3. CDC (Change Data Capture)
CDC is a high-agility approach that only moves data when a “change” is detected in the source system (e.g., a new work order is created). This drastically reduces the load on the network and ensures that the integrated view is updated in near real-time.
4. Data Virtualization
Data virtualization creates a “virtual” unified view without actually moving the data from its source. When a user queries the system, the virtualization layer pulls the data from the disparate systems on the fly. This is an excellent approach for organizations that need a unified view but cannot afford the cost or complexity of a massive data migration.
5. API-Led Connectivity
API-led connectivity uses standardized interfaces (APIs) to allow different software applications to “talk” to each other. This is the foundation of the “Composable Factory,” where new tools and sensors can be “plugged in” to the existing ecosystem with minimal custom coding.
High-Fidelity Data Integration Examples: Real-World Industrial ROI
To move beyond the data integration definition, we must look at how these concepts are applied on the shop floor to drive measurable EBITDA impact.
Example 1: Spindle Health & Predictive Tool Wear (The CNC Use Case)
A precision aerospace shop was experiencing frequent tool breakages on their Fanuc-controlled 5-axis mills. By integrating machine data via MTConnect with their quality management system (QMS), they identified a direct correlation between spindle vibration spikes and micro-cracks in the finished parts.
- The Integration: Spindle load and vibration data (from the machine) + Tool life tracking (from the MES) + Dimensional accuracy (from the CMM).
- The Result: An automated “Predictive Tool Wear” model that alerts the operator to change the tool before it breaks. This reduced scrap by 22% and increased spindle uptime by 14%.
Example 2: ERP-MES Synchronization for “Automated Cycle Counting”
A Tier-1 automotive supplier struggled with “Inventory Drift”—the difference between what the ERP said was in stock and what was actually on the floor.
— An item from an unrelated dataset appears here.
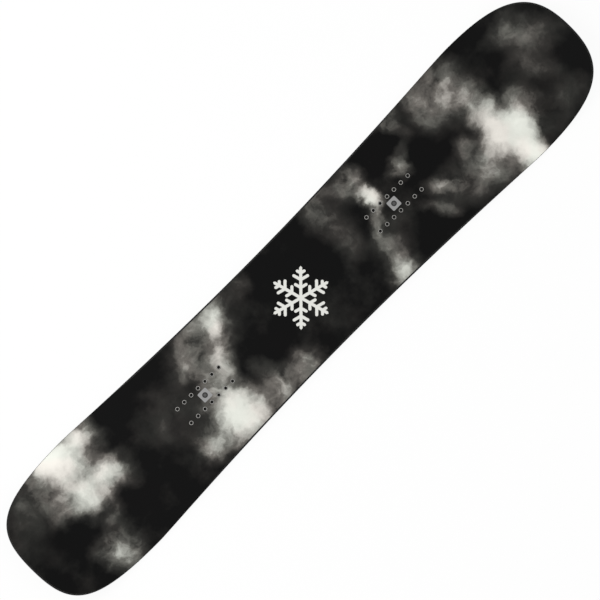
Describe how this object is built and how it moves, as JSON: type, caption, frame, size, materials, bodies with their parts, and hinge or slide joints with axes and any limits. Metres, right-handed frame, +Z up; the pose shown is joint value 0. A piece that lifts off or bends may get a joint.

By implementing a real-time data integration system using CDC (Change Data Capture), they synchronized their MES (which tracks actual production) with their ERP (which tracks financial inventory).
- The Integration: Real-time production counts (from the MES) + Material consumption (from the PLC) + Financial inventory (in the ERP).
- The Result: Eliminated the need for monthly physical counts and reduced “Safety Stock” levels by 18%, freeing up $1.2M in working capital.
Example 3: Supply Chain Visibility and “Digital Birth Certificates”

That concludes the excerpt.